Heute ist der Tunnel voll, er ist eine gute Verbin­dung, z.B. vom Haupt­bahn­hof zum Pots­da­mer Platz oder weiter nach Kreuz- und Schö­ne­berg, Neukölln oder Tempel­hof. Und weil man da doch so schön fahren kann, miss­brau­chen ihn zahl­rei­che Taxi-Kolle­gen, um einen Umweg zu nehmen. Wenn sie aus der West-City kommen und Fahr­gäste zum Haupt­bahn­hof brin­gen, ist der kürzeste Weg oben herum, Großer Stern, Belle­vue, durch die Lüne­bur­ger Straße oder auch über Paul- und Inva­li­den­straße. Aber manche Kolle­gen fahren in betrü­ge­ri­scher Absicht, oder weil sie sich eben nicht wirk­lich ausken­nen, die Tier­gar­ten­straße bis zum Kemper­platz durch und dann in den Tier­gar­ten­tun­nel. Der Fahr­gast merkt ja hoffent­lich nichts. Dabei ist es ein Umweg von fast einem Kilo­me­ter.

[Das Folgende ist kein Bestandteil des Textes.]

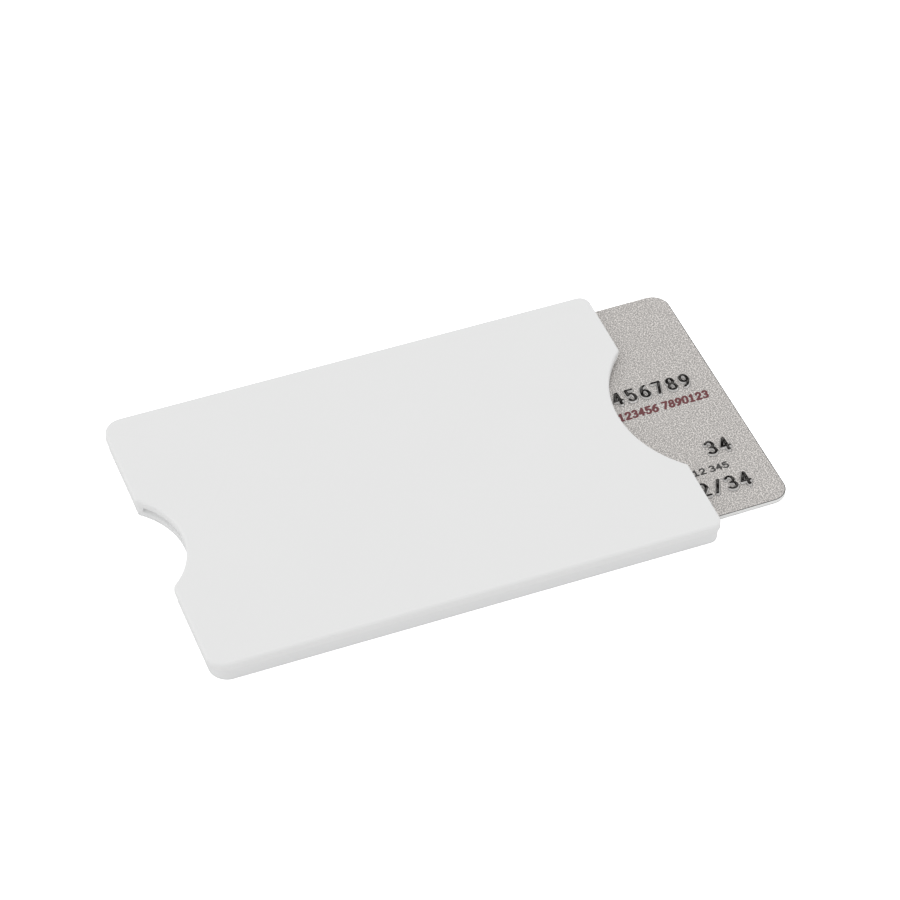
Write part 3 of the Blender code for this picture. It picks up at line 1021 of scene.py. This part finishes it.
backFinish = {
    "color": (0.62, 0.61, 0.59, 1.0),
    "stripe": (0.018, 0.016, 0.015, 1.0),
    "stripeLimits": (11.0 * mm, 22.5 * mm),  # magnetic stripe, from the card's middle line
    "stripeSoft": 0.02 * mm,
    "metallic": 0.12,
    "grainDepth": 0.003 * mm,
    "grain": {"Grain Size": 0.15 * mm, "Flow Size": 9.0 * mm, "Tone Spread": 0.06,
              "Roughness": 0.40, "Roughness Spread": 0.10},
    "marks": {"Hairline Length": 14.0 * mm, "Hairline Width": 0.10 * mm,
              "Speck Spacing": 5.0 * mm, "Speck Size": 0.06},
    "hairlines": 0.25,
    "hairlineColor": (0.40, 0.40, 0.39, 1.0),
}


def stripedBack(values):
    material, tree, shader, place = newMaterial("stripedBack")
    grain = useGroup(tree, fineGrain, place, values["grain"])
    marks = useGroup(tree, handling, place, values["marks"])
    plan = attribute(tree, "cardPlan", "Vector")
    across = addNode(tree, "ShaderNodeSeparateXYZ", {"Vector": plan}).outputs["Y"]
    stripe = between(tree, across, values["stripeLimits"], values["stripeSoft"])
    toned = blend(tree, 1.0, values["color"], grain["Tone"], 'MULTIPLY')
    color = blend(tree, stripe, toned, values["stripe"])
    worn = calculate(tree, 'MULTIPLY', marks["Hairlines"], values["hairlines"])
    tree.links.new(blend(tree, worn, color, values["hairlineColor"]), shader["Base Color"])
    tree.links.new(grain["Roughness"], shader["Roughness"])
    shader["Metallic"].default_value = values["metallic"]
    addBump(tree, shader, grain["Height"], values["grainDepth"])
    return material


def dress(piece, *materials):
    piece.data.materials.clear()
    for material in materials:
        piece.data.materials.append(material)


dress(coverMoulding, mouldedPlastic("coverPlastic", coverFinish))
dress(baseMoulding, mouldedPlastic("basePlastic", baseFinish))
cardIndexes = [face.material_index for face in embossedCard.data.polygons]   # clearing materials resets them
dress(embossedCard, silverFront(skinFinish), layeredEdge(edgeFinish), stripedBack(backFinish))
embossedCard.data.polygons.foreach_set("material_index", cardIndexes)
print("finishes made")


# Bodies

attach(coverMoulding, "case")
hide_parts("cover_shell")
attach(baseMoulding, "case")
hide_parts("base_shell")
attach(embossedCard, "card")
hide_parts("card")
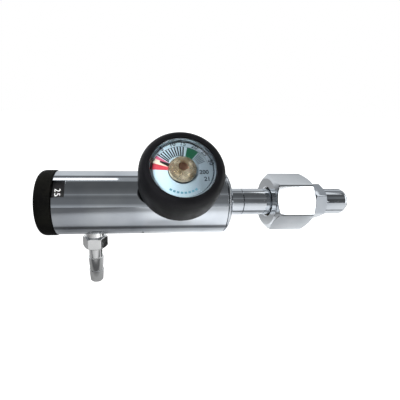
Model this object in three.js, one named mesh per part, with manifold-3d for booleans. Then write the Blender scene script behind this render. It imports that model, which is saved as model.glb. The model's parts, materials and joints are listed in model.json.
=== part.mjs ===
// Click-style flow-selecting gas regulator, with its contents gauge, hose outlet and loose inlet nut.
// Millimetres, +Z up. The barrel lies along X, and the origin is the tip of the inlet nose.
// Local frames of the side fittings run outwards from the barrel axis along their own X.

import * as THREE from 'three';
import { mergeVertices } from 'three/addons/utils/BufferGeometryUtils.js';
import Module from 'manifold-3d';

const wasm = await Module();
wasm.setup();

// ---- Driving dimensions ----------------------------------------------------------------------------------

const GAP = 0.3; // clearance between pieces that touch

const BARREL = { outer: 19, bore: 17, left: -179.1, right: -80.8 };
const WINDOW = { length: 7, lowElevation: 26, highElevation: 57 };
const FLANGE = { right: -76.8, tipRadius: 13.4 };
const STEM = { radius: 8.2, joint: -68, socketRadius: 5.5, socketEnd: -80.5 };
const NOSE = { radius: 8, hexFlats: 19.5, hexLeft: -24.4, hexRight: -16, hexTurn: 176.4, collar: 9.9 };
const NUT = { left: -51, right: -26.6, flats: 31, turn: 159.5, hole: 8.9, thread: 12.05, lip: 4 };
const KNOB = { radius: 19.5, left: -189.2, coreRadius: 16, ringRadius: 16.6, hubRadius: 15.2 };
const SELECTOR = { stations: 12, face: -169.3, ballCircle: 12, portCircle: 10.5, stopCircle: 7.5 };
const CORE = { left: -169, face: -150, skirt: -143, radius: 16.7, skirtBore: 14.9 };
const SHAFT = { left: -181.2, right: -145.2, radius: 3 };
const PISTON = { left: -142.7, headRight: -137.2, headRadius: 16.6, stemRadius: 4, stemEnd: -117.9 };
const BONNET = { left: -124, guideLeft: -130, guideRadius: 7.6, guideBore: 4.25, nozzleSeat: -115.5 };
const WAIST = { left: -104, right: -93, radius: 14.5 };
const NOZZLE = { throat: 0.7, lip: 1.3, radius: 2.9, passage: 1.6 };
const SPRING = { radius: 11.2, wire: 1.1, turns: 2.75 };
const OUTLET = { x: -158.6, hexFlats: 13.5, hexTop: 21.4, hexEnd: 28.9, tip: 52.55 };
const BARBS = {
  core: 4.15,
  first: [35.9, 4.85],
  firstEnd: [44.6, 4.25],
  second: [44.8, 4.65],
  secondEnd: [52.1, 4.05],
};
const RELIEF = { poppetSeat: 9, plugInner: 14.2, plugOuter: 18.6, plugRadius: 4, vent: 1.3 };
const VENT = { x: -131, elevation: 60, radius: 0.9 };
const GAUGE = { x: -110.4, elevation: 39.7, bootRadius: 21.9, opening: 16.45, caseRadius: 18.9 };
const DIAL = { radius: 18, back: 39.7, front: 40.3, hole: 2, zero: 156 };
const POINTER = { back: 40.6, front: 41.3, disc: 7.2, length: 12, hole: 1.3 };
const BOURDON = { height: 33, inner: 5.6, outer: 15.5, coils: 2.2 };

// Rubber rings: the middle, half width and floor of each groove, then the ring's own radius and section.
const SEALS = {
  bonnet: { x: -86.25, half: 1.25, floor: 15, ring: 15.98, section: 0.85 },
  core: { x: -151.9, half: 1.1, floor: 15, ring: 15.93, section: 0.85 },
  pistonHead: { x: -140.1, half: 1.4, floor: 14.6, ring: 15.75, section: 1 },
  pistonStem: { x: -126.1, half: 1.3, floor: 5.6, ring: 4.86, section: 0.65 },
  shaft: { x: -154.5, half: 1, floor: 4.6, ring: 3.88, section: 0.6 },
};

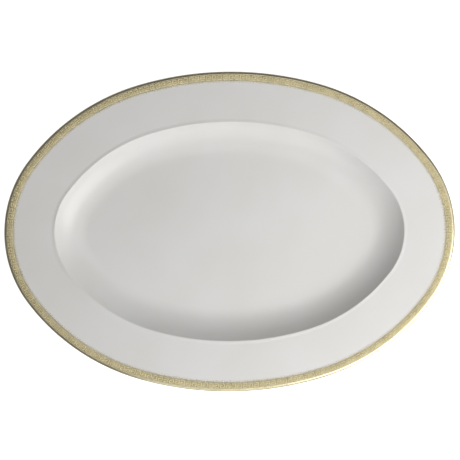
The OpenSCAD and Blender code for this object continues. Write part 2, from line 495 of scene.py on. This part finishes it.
def foot_line(china, s, fine):
    """Section line under the foot ring: two quarter turns, and the flat that it stands on."""
    edge, steps = china.foot_edge, EDGE_STEPS * fine
    return np.concatenate([
        bend(np.array([s.foot + edge, edge]), -edge, math.pi / 2, 0, steps),
        bend(np.array([s.recess - edge, edge]), -edge, 0, -math.pi / 2, steps),
    ])


# ---------------------------------------------------------------------------
# Meshes
# ---------------------------------------------------------------------------


def grid_faces(rows, steps, poles):
    """Quads between neighbouring rows, closed round the oval.

    Vertex (row, step) is row times steps plus step. Between poles, the first and last rows are
    each one vertex, with a fan of triangles round it. A ring's last row joins its first.
    """
    step = np.arange(steps)
    after = (step + 1) % steps
    faces = []
    for row in range(rows - 1 if poles else rows):
        here, there = row * steps, (row + 1) % rows * steps
        if poles and row == 0:
            corners = [np.full(steps, here), there + step, there + after]
        elif poles and row == rows - 2:
            corners = [here + step, np.full(steps, there), here + after]
        else:
            corners = [here + step, there + step, there + after, here + after]
        faces += np.stack(corners, axis=-1).tolist()
    return faces


def add_piece(name, node_name, material, points, faces, coords=None, sharp=SWEEP_SHARP):
    """Puts a mesh into the scene as one piece, which stands for a CAD node and rides on its body.

    Points that no face uses are left out, such as all but one of a pole's.
    """
    used = np.unique(np.concatenate([np.asarray(f) for f in faces]))
    renumber = np.zeros(len(points), dtype=int)
    renumber[used] = np.arange(len(used))
    mesh = bpy.data.meshes.new(name)
    mesh.from_pydata(points[used].tolist(), [], [renumber[f].tolist() for f in faces])
    if coords is not None:
        layer = mesh.attributes.new(ROUND, "FLOAT_VECTOR", "POINT")
        layer.data.foreach_set("vector", coords[used].astype(np.float32).ravel())
    mesh.shade_smooth()
    mesh.set_sharp_from_angle(angle=math.radians(sharp))
    mesh.materials.append(material)
    piece = bpy.data.objects.new(name, mesh)
    bpy.context.scene.collection.objects.link(piece)
    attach(piece, BODY)
    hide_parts(node_name)
    return piece


def round_coords(oval, line):
    """Coordinates that run with the lip.

    Two go round a circle as long as the outline, and the third is the length along the section.
    """
    radius = oval.length / (2 * math.pi)
    turn_angle = oval.along / radius
    circle = np.stack([np.cos(turn_angle), np.sin(turn_angle)], axis=-1) * radius
    across = np.concatenate([[0], np.cumsum(np.linalg.norm(np.diff(line, axis=0), axis=1))])
    rows, steps = len(line), len(oval.along)
    return np.concatenate([
        np.broadcast_to(circle, (rows, steps, 2)),
        np.broadcast_to(across[:, None, None], (rows, steps, 1)),
    ], axis=-1).reshape(-1, 3)


def add_sweep(name, node_name, material, oval, line, poles=False, waver=None):
    """Adds the surface that a section line sweeps.

    The line runs from pole to pole, or it is a closed section that makes a ring.
    """
    grid = swept(oval, line)
    if waver is not None:
        grid = grid + waver
    faces = grid_faces(*grid.shape[:2], poles)
    points, coords = grid.reshape(-1, 3), round_coords(oval, line)
    return add_piece(name, node_name, material, points, faces, coords)


def strip_line(china, s, x0, x1, height):
    """Closed section of a coat on the rim: a flat strip, its two upper edges quarter turns."""
    low, high = china.glaze, china.glaze + height
    edge = height * STRIP_EDGE
    quarter = np.linspace(0, math.pi / 2, STRIP_POINTS)
    sine, cosine = edge * np.sin(quarter), edge * np.cos(quarter)
    x = np.concatenate([x1 - edge + cosine, x0 + edge - sine])
    g = np.concatenate([high - edge + sine, high - edge + cosine])
    top = on_rim(china, s, x, g)
    return np.concatenate([on_rim(china, s, x1, low), top, on_rim(china, s, x0, low)])


def along_border(s, oval, rings, spot, pitch):
    """Copies a motif along the border through one spot of the section, a whole number to each arc.

    The motif is a stack of rings of (u, v, h): u runs with the border, v towards the lip and h
    up from the coat. A copy's point is the arc's centre plus its own distance from it times a
    direction. The distance is radius - inset + v cos(rim) - h sin(rim), and the direction lies
    at the copy's angle less u over the spot's radius.
    """
    u, v, h = rings[..., 0], rings[..., 1], rings[..., 2]
    inwards = spot[0] - v * s.up[1] + h * s.up[0]
    z = spot[1] + v * s.up[0] + h * s.up[1]
    copies = []
    for centre, radius, start, end in oval.arcs:
        r = radius - spot[0]
        count = round(r * (end - start) / pitch)
        angle = start + (end - start) * (np.arange(count) + 0.5) / count
        turned = angle[:, None, None] - u / r
        reach = radius - inwards
        copies.append(np.stack([
            centre[0] + reach * np.cos(turned),
            centre[1] + reach * np.sin(turned),
            np.broadcast_to(z, turned.shape),
        ], axis=-1))
    return np.concatenate(copies)


def ring_stack(levels):
    """Rings of (u, v, h) from flat outlines of (u, v), each with its height."""
    return np.stack([np.column_stack([flat, np.full(len(flat), h)]) for flat, h in levels])


def stack_faces(count, levels, corners):
    """Faces of motifs that are stacks of rings: quads between rings, and a flat one at each end."""
    corner = np.arange(corners)
    after = (corner + 1) % corners
    one = [corner[::-1].tolist()]
    for level in range(levels - 1):
        low, high = level * corners, (level + 1) * corners
        one += np.stack([low + corner, low + after, high + after, high + corner], axis=-1).tolist()
    one.append(((levels - 1) * corners + corner).tolist())
    size_of_one = levels * corners
    return [[k * size_of_one + point for point in face] for k in range(count) for face in one]


def add_motifs(name, node_name, material, copies, sharp):
    """Adds all the copies of a motif as one piece of raised gold."""
    faces = stack_faces(*copies.shape[:3])
    points = copies.reshape(-1, 3)
    return add_piece(name, node_name, material, points, faces, sharp=sharp)


# ---------------------------------------------------------------------------
# Materials
# ---------------------------------------------------------------------------


def add_node(tree, kind, inputs=None, links=None, **options):
    """Adds one node with its options, its inputs' values, and the outputs that link into it."""
    made = tree.nodes.new(kind)
    for key, value in options.items():
        setattr(made, key, value)
    for key, value in (inputs or {}).items():
        made.inputs[key].default_value = value
    for key, output in (links or {}).items():
        tree.links.new(output, made.inputs[key])
    return made


def new_material(name):
    """An empty material: its tree, its shader, and the object's own coordinates."""
    made = bpy.data.materials.new(name)
    made.use_nodes = True
    tree = made.node_tree
    tree.nodes.clear()
    shader = add_node(tree, "ShaderNodeBsdfPrincipled")
    add_node(tree, "ShaderNodeOutputMaterial", links={"Surface": shader.outputs["BSDF"]})
    return made, tree, shader, add_node(tree, "ShaderNodeTexCoord").outputs["Object"]


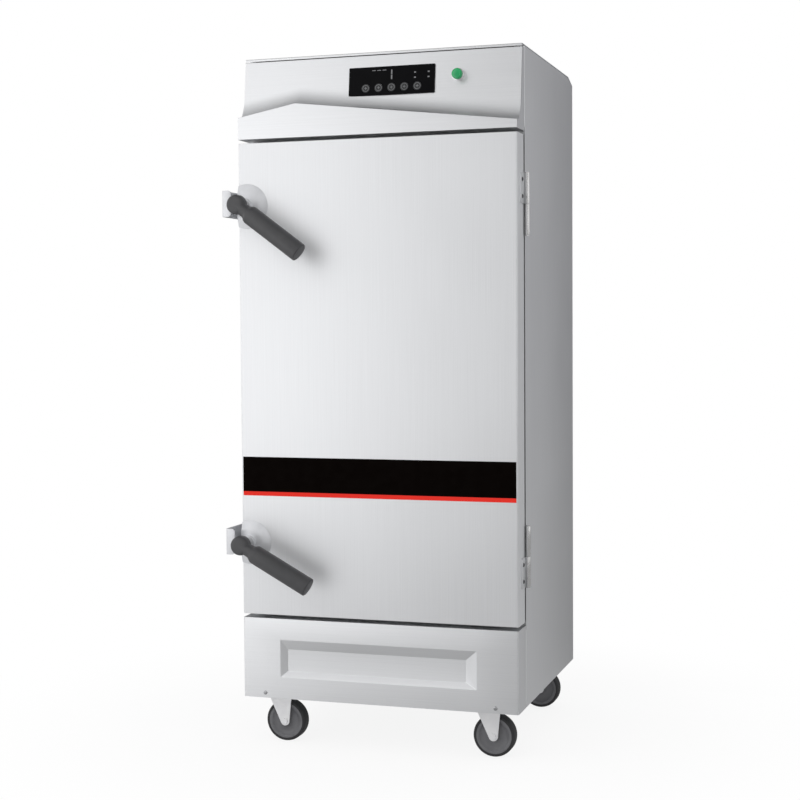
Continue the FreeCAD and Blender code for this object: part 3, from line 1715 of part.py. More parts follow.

Im Tunnel selber ist es dann mitt­ler­weile recht voll. Da wird dann bei der Einfahrt von manchen Schlau­ber­gern gerne auch die gesperrte rechte Spur genutzt, in die sich dummer­weise aber die Autos der zwei­ten Zufahrt einfä­deln müssen. Die meis­ten Tunnel­sper­run­gen wegen Unfäl­len gehen darauf zurück.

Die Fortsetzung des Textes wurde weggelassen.